5:00 – 7:06 05:00-07:06
The instructor finalizes the solution by addressing both statements. He confirms that since f(a) = f(b) = 0 and the function is continuous and differentiable, Rolle's Theorem guarantees at least one point c where f'(c) = 0, validating Statement (I). He then refutes the idea that the function is constant. He explains that expanding the determinant yields a non-zero expression involving sin theta, cos theta, and tan theta, meaning the function varies. Because the function is not constant, its derivative cannot be zero everywhere, which implies there must be points where f'(theta) != 0, validating Statement (II). He circles the option 'Both I and II' and marks it as the correct answer. The video concludes with a black screen displaying 'THANKS FOR WATCHING' in white text.

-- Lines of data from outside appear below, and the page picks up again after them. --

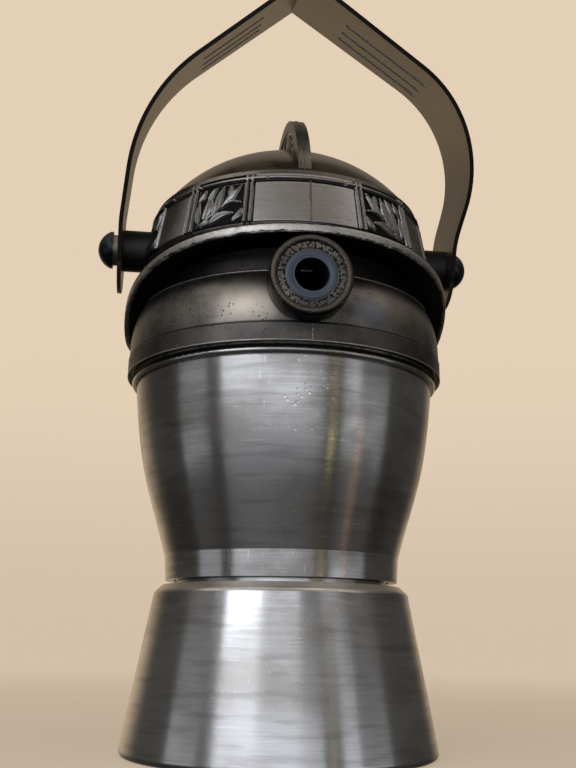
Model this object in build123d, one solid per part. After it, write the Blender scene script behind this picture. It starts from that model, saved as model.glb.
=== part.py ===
from build123d import *
import math
import os

# Stovetop coffee pot with a helmet-shaped cover and a strap bail.
# Frame: +Z up, origin at the middle of the boiler's base, spout towards -Y,
# bail pivots parallel to the X axis. Lengths in millimetres, angles in degrees.

# How far a cut runs past the face it opens, and how far a shape made for cutting reaches sideways
PAST = 5.0
SIDEWAYS = 80.0

# Boiler
BASE_RADIUS = 47.1
SHOULDER_RADIUS = 38.6
SHOULDER_Z = 46.0
SHOULDER_TOP_Z = 48.2
BOILER_WALL = 2.0
BASE_CORNER = 1.6
SHOULDER_BEVEL = 2.4
NECK_CREST_RADIUS = 32.4
NECK_ROOT_RADIUS = 31.6
NECK_BORE = 29.0
RIM_Z = 57.0
THREAD_LEAD = 4.0
THREAD_STARTS = 2
THREAD_RUNOUT = 1.2
THREAD_FLANK = 0.5
THREAD_FLAT = 0.4

# Safety valve at the back of the boiler
VALVE_Z = 31.0
PAD_RADIUS = 7.6
PAD_FACE_Y = 43.0
VALVE_WASHER_THICKNESS = 0.8
VALVE_WASHER_RADIUS = 6.7
VALVE_SHANK_RADIUS = 3.9
VALVE_TIP_Y = 36.0
VALVE_HEX_FLATS = 11.0
VALVE_HEX_LENGTH = 5.8
VALVE_CHAMBER_RADIUS = 3.0
VALVE_INLET_RADIUS = 1.5
VALVE_SEAT_Y = 38.0
VALVE_CAP_THICKNESS = 1.4
VALVE_PIN_RADIUS = 1.15
VALVE_PIN_PROUD = 1.0
VALVE_PIN_GAP = 0.06
POPPET_RADIUS = 2.6
POPPET_THICKNESS = 1.2
POPPET_LIFT = 0.1
SPRING_COIL_RADIUS = 2.1
SPRING_WIRE_RADIUS = 0.32
SPRING_TURNS = 6
SPRING_GAP = 0.05

# Funnel, gasket and filter plate
SHEET = 0.6
CUP_RADIUS = 28.5
CUP_FLANGE_RADIUS = 30.8
CUP_BOTTOM_Z = 40.0
CUP_CONE_DROP = 4.2
STEM_RADIUS = 4.0
STEM_END_Z = 5.0
SIEVE_RADIUS = 27.7
GASKET_INNER = 27.0
GASKET_OUTER = 32.0
GASKET_LOW_Z = 57.8
GASKET_HIGH_Z = 59.8
PLATE_RADIUS = 28.6
PLATE_Z = 58.5
HOLE_RADIUS = 0.85
HOLE_RINGS = 5
SIEVE_HOLE_SPACING = 4.9
PLATE_HOLE_SPACING = 4.6

# Barrel, the upper vessel
BARREL_WALL = 1.4
FOOT_Z = 49.6
FOOT_RADIUS = 35.4
FOOT_BORE = 32.9
FLOOR_LOW_Z = 60.0
FLOOR_TOP_Z = 62.0
BARREL_SIDE = [(35.9, 56.9), (39.6, 69.4), (43.1, 81.7), (45.4, 94.1), (47.0, 109.0)]
BEAD_RADIUS = 0.9
BEAD_CENTRE = 47.6
BEAD_Z = 110.3

# Riser column inside the barrel
COLUMN_BORE = 3.6
COLUMN_FOOT_RADIUS = 7.4
COLUMN_TOP_RADIUS = 5.8
COLUMN_FLANGE_RADIUS = 9.0
COLUMN_SPIGOT_RADIUS = 4.5
COLUMN_FLANGE_THICKNESS = 1.0
COLUMN_FLANGE_CONE = 1.4
COLUMN_TOP_Z = 103.0
COLUMN_WINDOW_Z = 97.0
COLUMN_WINDOW_WIDTH = 5.0
COLUMN_WINDOW_HEIGHT = 6.4
PLUG_DEPTH = 1.4
PLUG_OVERHANG = 0.6
PLUG_SIDE_HEIGHT = 2.4
PLUG_BEVEL = 2.4
PLUG_CROWN = 4.8

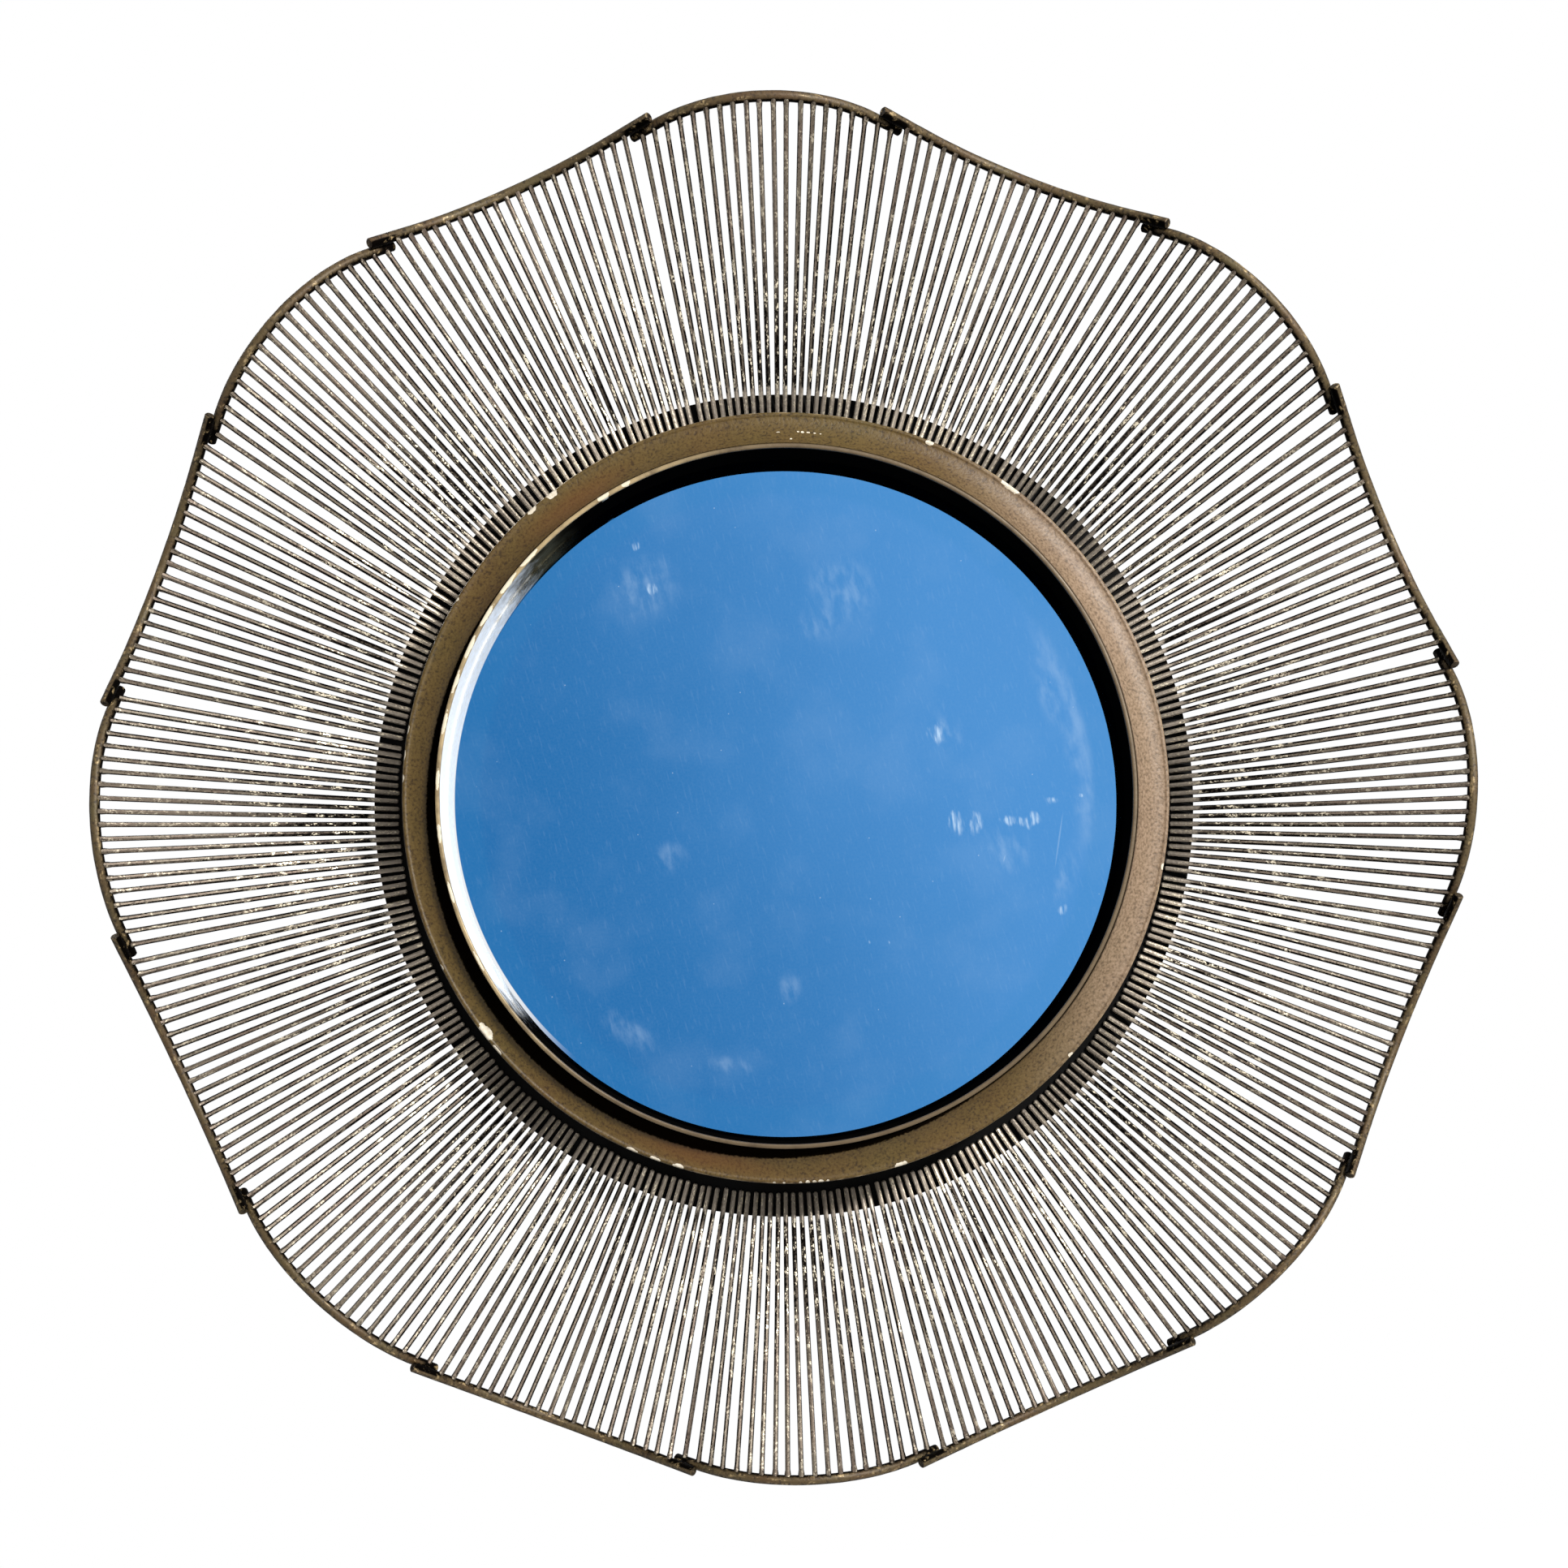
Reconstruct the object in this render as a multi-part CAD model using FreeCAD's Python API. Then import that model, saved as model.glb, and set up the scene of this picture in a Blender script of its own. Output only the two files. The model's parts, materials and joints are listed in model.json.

The lecture demonstrates a classic application of Rolle's Theorem in the context of determinants. By evaluating the function at the boundaries, the instructor establishes the necessary condition f(a) = f(b) to prove the existence of a critical point. The second part of the problem requires recognizing that satisfying the boundary condition does not imply the function is constant, thereby ensuring the derivative is non-zero at other points. This dual analysis confirms both statements are true.